Gibbs free energy is delta G equals delta H minus T delta S, where T is absolute temperature in Kelvin. A reaction is spontaneous as written when delta G is negative, nonspontaneous as written, though spontaneous in reverse, when delta G is positive, and sitting at equilibrium when delta G equals zero. The sign of delta H and the sign of delta S sort every reaction into one of four cases before any number gets plugged in. Delta H negative and delta S positive makes delta G negative at every temperature, spontaneous always. Delta H positive and delta S negative makes delta G positive at every temperature, nonspontaneous always. Delta H negative and delta S negative makes the reaction spontaneous only at low temperature, since the negative T delta S term grows and eventually overtakes a fixed negative delta H as T rises. Delta H positive and delta S positive makes the reaction spontaneous only at high temperature, since a large enough T is needed before T delta S outweighs the fixed positive delta H. For either conditional case, the crossover temperature where delta G switches sign is found by setting delta G to zero and solving T equals delta H over delta S.

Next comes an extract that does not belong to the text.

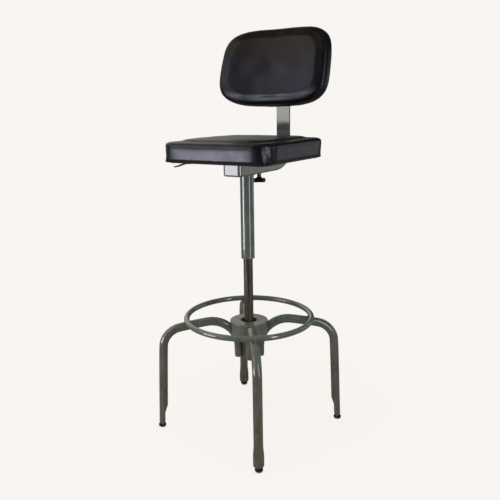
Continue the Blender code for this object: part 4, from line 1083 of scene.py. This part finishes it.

Work in [MODE:select:calculate delta G and classify spontaneity,find the crossover temperature] mode.

If I chose calculate mode, take delta H, delta S, and temperature from [REACTION_DATA]. First classify the reaction into one of the four sign combinations above, stating explicitly which case it falls into and what that means for spontaneity before doing any arithmetic. Convert delta S into the same energy units as delta H if it's given in joules while delta H is in kilojoules, showing that unit conversion as its own line, since skipping it multiplies the final answer by a factor of a thousand. Substitute into delta G equals delta H minus T delta S and solve, then state plainly whether the result confirms spontaneous, nonspontaneous, or at equilibrium.

If I chose crossover mode, take delta H and delta S from [REACTION_DATA] and confirm the reaction falls into one of the two conditional cases, since an always-spontaneous or never-spontaneous reaction has no crossover temperature to find. Set delta G to zero and solve T equals delta H divided by delta S, converting units the same way as calculate mode first, and state whether the reaction becomes spontaneous above or below that temperature based on which conditional case it's in.

If [REACTION_DATA] gives delta H and delta S with units that don't already match, correct the mismatch before doing any substitution, and if the reaction falls into an always-spontaneous or never-spontaneous case but I asked for a crossover temperature anyway, say plainly that no such temperature exists instead of forcing an answer.